SYCAMORE, Ill. _ A 72-year-old Seattle man was found guilty today of the kidnapping and murder of a 7-year-old Sycamore, Ill., girl, whose disappearance in 1957 captured the concern of Americans all the way up to President Dwight Eisenhower.Judge James Hallock found Jack McCullough guilty of killing Maria Ridulph, whose body was found months after she vanished while playing near her home in December 1957.
A friend of Maria’s, Kathy Chapman, testified earlier this week that she and Maria were playing a game on a street corner when a walked up and introduced himself as Johnny. Moments later, the man gave Maria a piggyback ride.
After several minutes, Chapman went home briefly to retrieve her mittens, she said, but when she returned, Johnny and Maria were gone.
McCullough, who was 17 at the time of the crime, went by the name John Tessier at the time.
McCullough was among a group of initial suspects, according to police, but his parents vouched for his whereabouts. His stepfather, Ralph Tessier, told FBI agents that his son was in Rockford, Ill., at an Air Force recruiting office when Maria was abducted. Shortly after her disappearance, McCullough left Sycamore to enter military service.
After his discharge in the early 1960s, he briefly returned to town before departing again, eventually settling in Washington state. He changed his name to Jack McCullough and worked as a police officer, though his law enforcement career ended in the 1980s when he was accused of sexually abusing a teenage runaway whom McCullough and his girlfriend had taken in. He eventually pleaded guilty to a misdemeanour in the case.
Back in Sycamore, the Ridulph case languished until 2010, when a former girlfriend of McCullough’s came forward and cast doubt on his alibi. Police re-interviewed Chapman, who was shown a photo lineup and picked out an old picture of McCullough. The young man in the photo, she told police, was “Johnny.”
In July 2011, police arrested McCullough.
As part of the re-opened investigation, police interviewed one of McCullough’s sisters, who reported that McCullough and two other men sexually assaulted her in 1962 in Sycamore when she was 14. He was charged with that crime, too, in 2011, but was acquitted in April by Judge Robbin Stuckert.
Both sides rested their case Thursday in the trial shortly after a jail inmate testified that McCullough, a former Sycamore resident, incriminated himself in the 1957 slaying of a young girl.
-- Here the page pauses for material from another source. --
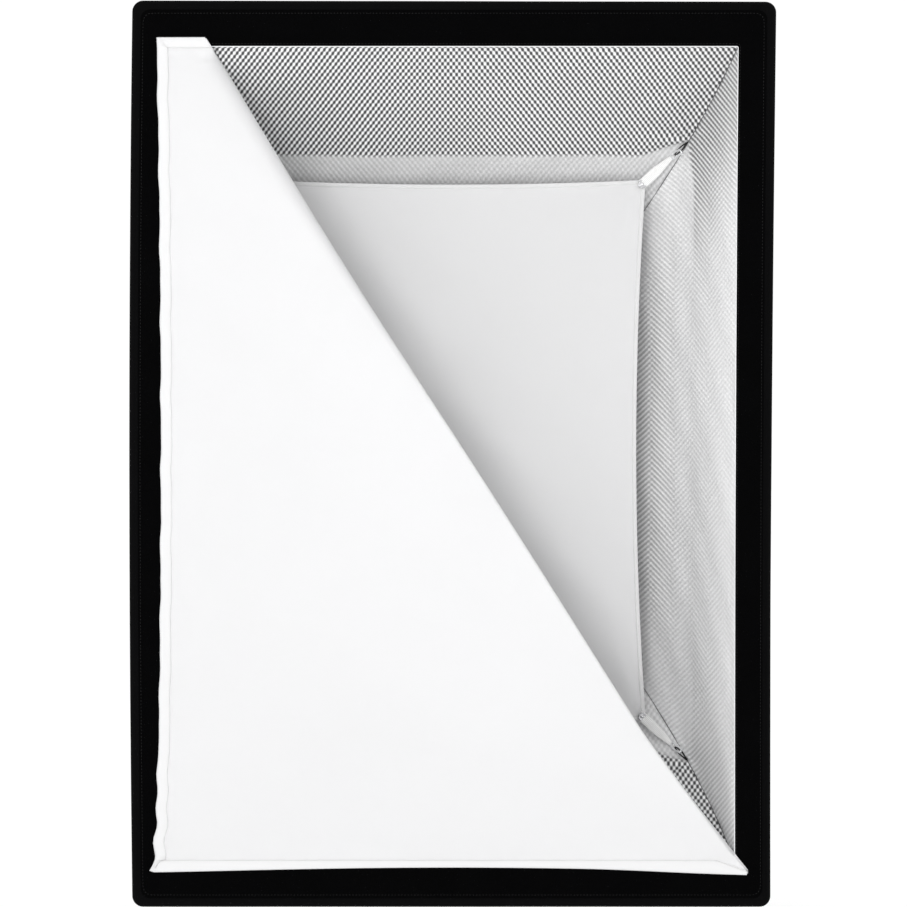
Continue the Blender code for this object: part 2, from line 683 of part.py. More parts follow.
def make_sockets(looks):
    """The blind tubes that hold the rods, each on a foot screwed to an ear of the speedring."""
    foot_rear = RING_FRONT - CLEARANCE
    foot_front = foot_rear - FOOT_THICKNESS
    length = SOCKET_GRIP + BLIND_FLOOR
    mouth, along = rod_start()
    bore_radius = ROD_RADIUS + BORE_GAP
    for corner, signs in CORNERS.items():
        azimuth = socket_azimuth(signs)
        direction = mirrored(along, signs)
        low = Vector((FOOT_INNER, foot_front, -FOOT_WIDTH / 2))
        high = Vector((FOOT_OUTER, foot_rear, FOOT_WIDTH / 2))
        foot = box("rod_socket_" + corner, low, high, looks["steel"])
        stand_at(foot, azimuth)
        low = Vector((FOOT_INNER + WEB_OVERLAP, mouth.y, -WEB_WIDTH / 2))
        high = Vector((WEB_OUTER, foot_front + WEB_OVERLAP, WEB_WIDTH / 2))
        web = box("socket_web_" + corner, low, high, looks["steel"])
        stand_at(web, azimuth)
        combine(foot, web, "UNION")
        profile = [(SOCKET_RADIUS, 0), (SOCKET_RADIUS, length)]
        tube = turned_solid("socket_tube_" + corner, profile, looks["steel"], sides=16)
        start = mirrored(mouth, signs) - direction * length
        aim(tube, start, direction)
        combine(foot, tube, "UNION")
        profile = [(bore_radius, BLIND_FLOOR), (bore_radius, 2 * length)]
        bore = turned_solid("socket_bore_" + corner, profile, looks["steel"], sides=16)
        aim(bore, start, direction)
        combine(foot, bore, "DIFFERENCE")
        span = (foot_rear + CUTTER_REACH, foot_front - CUTTER_REACH)
        name = "foot_hole_" + corner
        hole = upright(name, SCREW_RADIUS + CLEARANCE, span, looks["steel"], SCREW_CENTRE, azimuth)
        combine(foot, hole, "DIFFERENCE")
        make_socket_screw(corner, azimuth, foot_front, looks)


def make_socket_screw(corner, azimuth, foot_front, looks):
    """The screw that holds a socket's foot on its ear, with a domed head."""
    head_rear = foot_front - CLEARANCE
    profile = [
        (SCREW_RADIUS, head_rear + FOOT_THICKNESS + EAR_THICKNESS),
        (SCREW_RADIUS, head_rear),
        (SCREW_HEAD_RADIUS, head_rear),
        (SCREW_HEAD_RADIUS, head_rear - SCREW_HEAD_HEIGHT / 2),
        (SCREW_HEAD_RADIUS / 2, head_rear - SCREW_HEAD_HEIGHT),
    ]
    screw = turned_solid("socket_screw_" + corner, profile, looks["steel"], sides=12)
    screw.location = (SCREW_CENTRE * math.cos(azimuth), 0, SCREW_CENTRE * math.sin(azimuth))


def make_lock(looks):
    """The star knob on its screw, and the nylon pad that it presses on the hub."""
    pad_start = HUB_RADIUS + CLEARANCE
    pad_end = pad_start + LOCK_PAD_LENGTH
    up = Vector((0, 0, 1))
    profile = [(LOCK_SCREW_RADIUS, pad_start), (LOCK_SCREW_RADIUS, pad_end)]
    pad = turned_solid("lock_pad", profile, looks["nylon_pad"])
    aim(pad, Vector((0, LOCK_AXIS_Y, 0)), up)
    knob_end = KNOB_START + KNOB_LENGTH
    profile = [
        (LOCK_SCREW_RADIUS, pad_end + CLEARANCE, 0),
        (LOCK_SCREW_RADIUS, KNOB_START - KNOB_NECK_LENGTH, 0),
        (KNOB_NECK_RADIUS, KNOB_START - KNOB_NECK_LENGTH, 0),
        (KNOB_NECK_RADIUS, KNOB_START, 0),
        (KNOB_RADIUS - KNOB_EDGE, KNOB_START, KNOB_LOBE_DEPTH),
        (KNOB_RADIUS, KNOB_START + KNOB_EDGE, KNOB_LOBE_DEPTH),
        (KNOB_RADIUS, knob_end - KNOB_EDGE, KNOB_LOBE_DEPTH),
        (KNOB_RADIUS - KNOB_EDGE, knob_end, KNOB_LOBE_DEPTH),
    ]
    rings = []
    for radius, height, lobe in profile:
        ring = []
        for point in circle(1.0, height, KNOB_SIDES):
            angle = math.atan2(point.z, point.x)
            reach = radius * (1 + lobe * math.cos(KNOB_LOBES * angle))
            ring.append(Vector((point.x * reach, height, point.z * reach)))
        rings.append(ring)
    shape = bmesh.new()
    skin_rings(shape, rings)
    knob = finish("lock_knob", shape, looks["plastic"], smooth=True)
    aim(knob, Vector((0, LOCK_AXIS_Y, 0)), up)


def main():
    for found in list(bpy.data.objects):
        bpy.data.objects.remove(found)
    looks = make_looks()
    make_insert(looks)
    make_speedring(looks)
    make_retainer(looks)
    make_sockets(looks)
    make_lock(looks)
    make_rods(looks)
    make_panels(looks)
    make_collar(looks)
    make_lip(looks)
    make_baffle(looks)
    make_front_diffuser(looks)


main()
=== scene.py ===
import math

import bmesh
import bpy
import numpy as np
from mathutils import Matrix, Vector


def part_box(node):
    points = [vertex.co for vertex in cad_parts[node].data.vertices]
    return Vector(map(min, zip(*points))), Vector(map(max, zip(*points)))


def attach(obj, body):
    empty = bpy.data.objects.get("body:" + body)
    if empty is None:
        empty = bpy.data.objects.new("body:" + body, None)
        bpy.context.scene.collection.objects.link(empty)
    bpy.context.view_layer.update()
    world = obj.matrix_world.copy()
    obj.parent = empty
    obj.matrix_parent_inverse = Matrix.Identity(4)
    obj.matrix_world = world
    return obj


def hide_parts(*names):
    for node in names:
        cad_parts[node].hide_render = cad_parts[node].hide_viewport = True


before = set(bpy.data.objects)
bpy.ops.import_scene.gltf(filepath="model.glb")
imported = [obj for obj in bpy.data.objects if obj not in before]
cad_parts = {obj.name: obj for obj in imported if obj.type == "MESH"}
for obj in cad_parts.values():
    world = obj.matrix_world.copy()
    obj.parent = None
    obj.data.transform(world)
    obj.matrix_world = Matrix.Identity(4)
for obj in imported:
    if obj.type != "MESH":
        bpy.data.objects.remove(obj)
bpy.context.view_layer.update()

# ---- sizes taken from the frame ---------------------------------------------------------------
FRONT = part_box("lip_top")[0].y                  # y of the lip's front face
HALF_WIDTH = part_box("lip_right")[1].x
HALF_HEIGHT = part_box("lip_top")[1].z
OPEN_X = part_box("lip_right")[0].x               # half size of the opening inside the lip
OPEN_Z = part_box("lip_top")[0].z
LIP_SIDE = HALF_WIDTH - OPEN_X                  # width of the lip at the sides
LIP_END = HALF_HEIGHT - OPEN_Z                  # and at the top and bottom
LIP_BAND = 0.0095                               # bare lip outside the loop tape
LIP_ROLL = 0.0065                               # radius of its rolled outer edge
LIP_FLAT_SHARE = 0.84                           # the share of its width that is flat
BAFFLE_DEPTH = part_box("inner_baffle")[0].y - FRONT
BAFFLE_HALF = (0.2245, 0.3120)                  # half sizes between its pulled-out corners
SHEET_HALF = (-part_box("front_diffuser")[0].x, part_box("front_diffuser")[1].z)
KNOB_AXIS_Y = (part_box("lock_knob")[0].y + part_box("lock_knob")[1].y) / 2
COLLAR_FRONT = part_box("rear_collar")[0].y - FRONT
COLLAR_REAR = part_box("rear_collar")[1].y - FRONT
COLLAR_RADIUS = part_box("rear_collar")[1].x

# ---- corner lines, as in the CAD model: (x, z, depth) of both ends, and the bow in x and z ----------
LINING_LINE = {"rear": (0.060, 0.062, 0.385), "front": (0.3155, 0.4517, 0.002), "bow": (0.039, 0.024)}
SHELL_LINE = {"rear": (0.100, 0.100, 0.408), "front": (0.3540, 0.4990, 0.003), "bow": (0.018, 0.002)}
SHELL_START = 0.962            # the outer shell begins at this share of its line, inside the lip's tuck
CORNERS = {"top_right": (1, 1), "top_left": (-1, 1), "bottom_left": (-1, -1), "bottom_right": (1, -1)}
# Each panel's across and outward directions in (x, z); across runs clockwise seen from the front.
SIDES = {
    "top": ((1, 0), (0, 1)),
    "right": ((0, -1), (1, 0)),
    "bottom": ((-1, 0), (0, -1)),
    "left": ((0, 1), (-1, 0)),
}

# ---- thread ---------------------------------------------------------------------------------------
STITCH_PITCH = 0.0036
STITCH_LENGTH = 0.0025
STITCH_WIDTH = 0.0006
STITCH_HEIGHT = 0.00035

# ---- fabric of the lining -----------------------------------------------------------------------
DIMPLE_PITCH = 0.0063          # between dimples in one row
DIMPLE_PERIOD = 0.0109         # from one row to the next but one, which lies in line with it
DIMPLE_HEIGHT = 0.00020
SEAM_INSET = 0.0004            # between a panel's edge and the corner line
HERRINGBONE = 0.078            # on the side panels the painted shade in the dimples leans to and fro over this depth
ANCHOR_DEPTH = 0.117           # where the baffle's cords are sewn into the lining's corner seams

# ---- front diffuser -----------------------------------------------------------------------------
FOLD_TOP_X = -0.2716           # where the fold meets the top hem
FOLD_END_X = 0.3300            # and the bottom hem
FOLD_BOW = 0.0177              # how far it sags to the left of a straight line between them
FOLD_BOW_AT = 0.83             # the share of the fold, from the top, where it sags most
FOLD_SLACK = 0.0050            # and how much more it gives way in its upper part, about FOLD_SLACK_AT
FOLD_SLACK_AT = 0.29
FOLD_ROWS = 120
SHEET_COLUMNS = 60
ROLL_COLUMNS = 8               # of them, those that roll over the fold
FLAP_COLUMNS = 34
SHEET_DEPTH = -0.0021          # the sheet lies on the loop tape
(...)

The final major prosecution witness was Kirk Swaggerty, a convicted murderer who was in the DeKalb County Jail with McCullough in 2011. Swaggerty testified that McCullough spoke of accidentally suffocating Maria on Dec. 3, 1957.
“He said he was giving her a piggyback ride on his shoulders, and when she fell, she wouldn’t stop screaming, and when she wouldn’t keep quiet, he suffocated her,” Swaggerty said.
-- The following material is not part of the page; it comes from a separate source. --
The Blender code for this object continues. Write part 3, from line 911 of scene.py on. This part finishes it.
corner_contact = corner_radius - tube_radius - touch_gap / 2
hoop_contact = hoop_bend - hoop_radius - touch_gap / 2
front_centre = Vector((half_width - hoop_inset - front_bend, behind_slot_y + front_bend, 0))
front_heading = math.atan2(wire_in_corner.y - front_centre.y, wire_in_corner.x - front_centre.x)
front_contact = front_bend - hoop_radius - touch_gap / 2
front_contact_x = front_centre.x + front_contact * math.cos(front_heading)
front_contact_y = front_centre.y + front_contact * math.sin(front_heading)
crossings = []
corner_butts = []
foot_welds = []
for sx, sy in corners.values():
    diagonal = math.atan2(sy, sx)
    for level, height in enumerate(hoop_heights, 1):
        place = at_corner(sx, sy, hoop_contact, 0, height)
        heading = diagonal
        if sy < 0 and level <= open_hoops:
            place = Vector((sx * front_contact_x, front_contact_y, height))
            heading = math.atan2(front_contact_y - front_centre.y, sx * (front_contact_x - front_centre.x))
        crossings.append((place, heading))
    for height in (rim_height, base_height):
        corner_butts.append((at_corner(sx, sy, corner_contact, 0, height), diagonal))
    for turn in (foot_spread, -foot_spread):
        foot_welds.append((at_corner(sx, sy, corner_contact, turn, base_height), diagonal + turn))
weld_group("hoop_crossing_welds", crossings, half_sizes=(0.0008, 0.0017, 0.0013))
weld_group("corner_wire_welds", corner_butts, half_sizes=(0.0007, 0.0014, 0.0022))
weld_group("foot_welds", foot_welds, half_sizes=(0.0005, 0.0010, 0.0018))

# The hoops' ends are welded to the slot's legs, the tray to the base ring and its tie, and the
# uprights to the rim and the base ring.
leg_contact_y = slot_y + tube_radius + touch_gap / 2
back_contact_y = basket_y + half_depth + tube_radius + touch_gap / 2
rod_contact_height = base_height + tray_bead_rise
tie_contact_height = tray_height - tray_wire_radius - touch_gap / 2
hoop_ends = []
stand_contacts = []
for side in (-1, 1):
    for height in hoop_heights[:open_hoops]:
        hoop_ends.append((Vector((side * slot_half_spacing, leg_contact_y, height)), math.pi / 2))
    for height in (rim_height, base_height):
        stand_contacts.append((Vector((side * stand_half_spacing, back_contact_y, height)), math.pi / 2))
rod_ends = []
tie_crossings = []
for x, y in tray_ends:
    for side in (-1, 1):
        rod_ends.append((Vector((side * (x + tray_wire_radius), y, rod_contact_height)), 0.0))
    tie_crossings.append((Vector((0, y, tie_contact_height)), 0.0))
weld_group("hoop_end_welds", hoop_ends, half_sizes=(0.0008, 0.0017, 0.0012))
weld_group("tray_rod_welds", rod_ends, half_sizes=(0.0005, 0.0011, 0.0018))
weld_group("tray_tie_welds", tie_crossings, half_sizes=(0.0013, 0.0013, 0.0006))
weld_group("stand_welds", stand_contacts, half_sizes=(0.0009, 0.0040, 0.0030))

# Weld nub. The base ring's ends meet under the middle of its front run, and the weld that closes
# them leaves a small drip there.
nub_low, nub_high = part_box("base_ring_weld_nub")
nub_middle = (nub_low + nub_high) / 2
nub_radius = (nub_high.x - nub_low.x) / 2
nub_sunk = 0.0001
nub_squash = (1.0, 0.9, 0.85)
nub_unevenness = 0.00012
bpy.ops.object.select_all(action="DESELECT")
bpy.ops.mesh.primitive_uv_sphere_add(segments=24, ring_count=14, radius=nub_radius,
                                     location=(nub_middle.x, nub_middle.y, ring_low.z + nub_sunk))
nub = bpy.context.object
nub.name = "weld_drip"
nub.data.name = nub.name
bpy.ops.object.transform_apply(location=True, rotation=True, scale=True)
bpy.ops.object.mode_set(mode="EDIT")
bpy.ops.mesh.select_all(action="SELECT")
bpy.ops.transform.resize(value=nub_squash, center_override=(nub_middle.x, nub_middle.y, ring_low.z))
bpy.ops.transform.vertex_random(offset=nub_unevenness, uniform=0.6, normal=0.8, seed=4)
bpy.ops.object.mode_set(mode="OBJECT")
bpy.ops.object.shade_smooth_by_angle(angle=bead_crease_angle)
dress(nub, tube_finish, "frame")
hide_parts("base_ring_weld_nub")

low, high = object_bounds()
Chapman had testified that the man named Johnny gave Maria a piggyback ride.
Swaggerty was the third jail inmate to testify against McCullough.
Under cross-examination, Swaggerty acknowledged that he has filed a motion seeking a reduced sentence. He was sentenced last year to 33 years in prison for planning a home invasion and robbery in which one person was killed.
Swaggerty, 42, said he did not contact authorities because he expected any reward.
“I really wanted to do something right,” he said. “I’m going to die in prison. I just felt like I should do it.”
McCullough’s sister Mary Hunt, the first defence witness, gave a less definitive account of a comment reportedly made by her mother, Eileen Tessier, as she lay dying of cancer in January 1994.
Another sister, Janet Tessier, testified earlier this week that their mother made an explicit reference to McCullough being involved in Maria’s disappearance. Hunt, however, testified that she recalled her mother said only, “He did it,” without providing other context.
Under cross-examination by prosecutors, though, Hunt said she knew what her mother meant.
defence attorneys also called a doctor who had performed surgery on the mother shortly before she died.
In exam notes he made before a surgery to install a drug shunt, the surgeon, John Prabhakar, described Eileen Tessier as “pleasantly confused.” The doctor, now retired, said he had no independent recollection of treating Tessier.